Requirement: Gather all lines from the material that contain the word "with".

*** Raw data

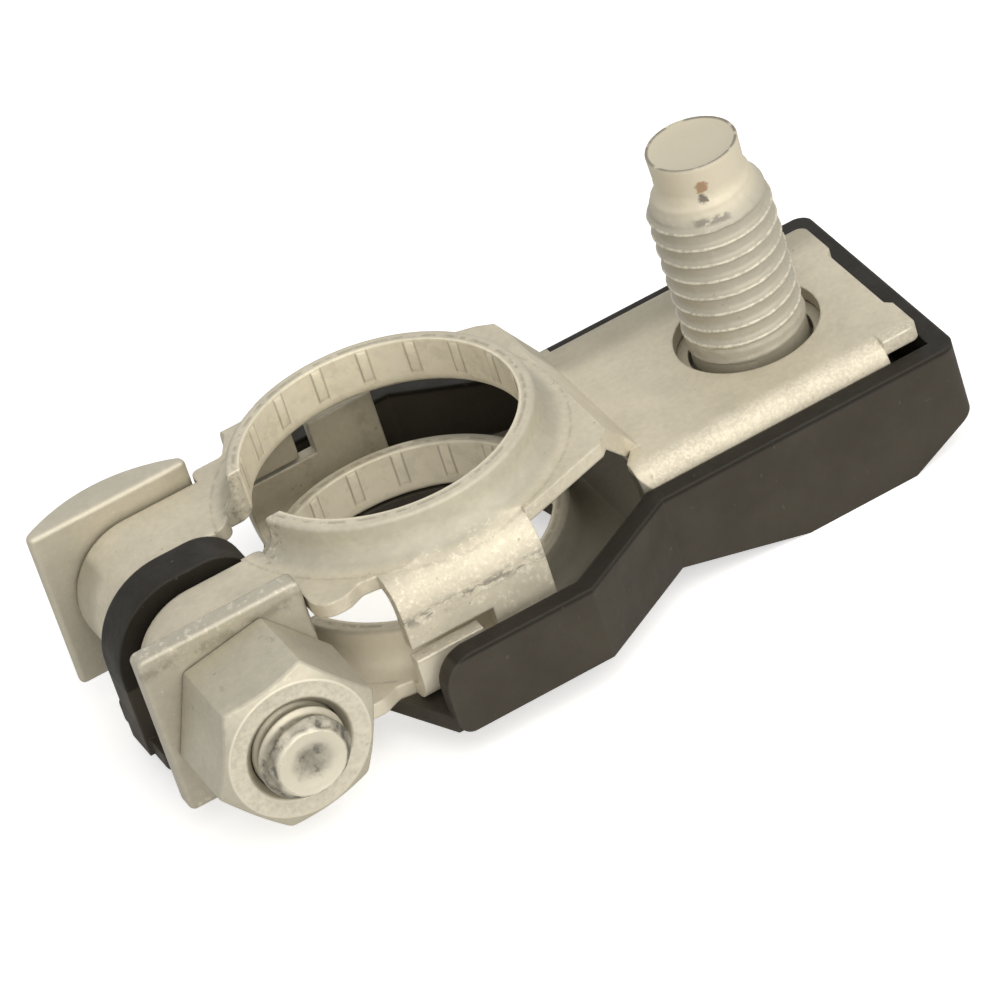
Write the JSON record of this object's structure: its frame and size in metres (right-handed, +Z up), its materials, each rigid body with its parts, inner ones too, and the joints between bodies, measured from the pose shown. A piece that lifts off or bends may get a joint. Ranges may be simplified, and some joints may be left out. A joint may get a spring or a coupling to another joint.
{
  "type": "battery terminal clamp",
  "caption": "Car battery terminal clamp of folded plated steel sheet with a square-headed M6 pinch bolt, square washer, nut, an upright M8 take-off stud and a black plastic insulating tray underneath.",
  "frame": {"origin": "axis of the battery post bore, at the height of the stud deck's top face", "axes": "+Z up along the post bore, +X towards the M8 stud, -Y towards the nut of the pinch bolt"},
  "size_m": [0.0561, 0.0327, 0.0236],
  "materials": {
    "plated_sheet": "satin",
    "plated_bolt": "satin",
    "black_plastic": "matte"
  },
  "bodies": {
    "clamp": {"clamp_body": "plated_sheet", "clamp_bolt": "plated_bolt", "terminal_stud": "plated_bolt", "insulating_tray": "black_plastic"},
    "washer": {"square_washer": "plated_bolt"},
    "nut": {"clamp_nut": "plated_bolt"}
  },
  "joints": [
    {"name": "washer_slide", "type": "slide", "parent": "clamp", "child": "washer", "axis": [0, -1, 0], "range_m": [0, 0.002]},
    {"name": "nut_turn", "type": "hinge", "parent": "washer", "child": "nut", "pos_m": [-0.01535, -0.0089, -0.0013], "axis": [0, -1, 0], "range_deg": [0, 720]}
  ],
  "couplings": [
    {"joint": "nut_turn", "follows": "washer_slide", "rad_per_m": 6283.2}
  ]
}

******

Solution to this task:
Write the JSON record of this object's structure: its frame and size in metres (right-handed, +Z up), its materials, each rigid body with its parts, inner ones too, and the joints between bodies, measured from the pose shown. A piece that lifts off or bends may get a joint. Ranges may be simplified, and some joints may be left out. A joint may get a spring or a coupling to another joint.
  "caption": "Car battery terminal clamp of folded plated steel sheet with a square-headed M6 pinch bolt, square washer, nut, an upright M8 take-off stud and a black plastic insulating tray underneath.",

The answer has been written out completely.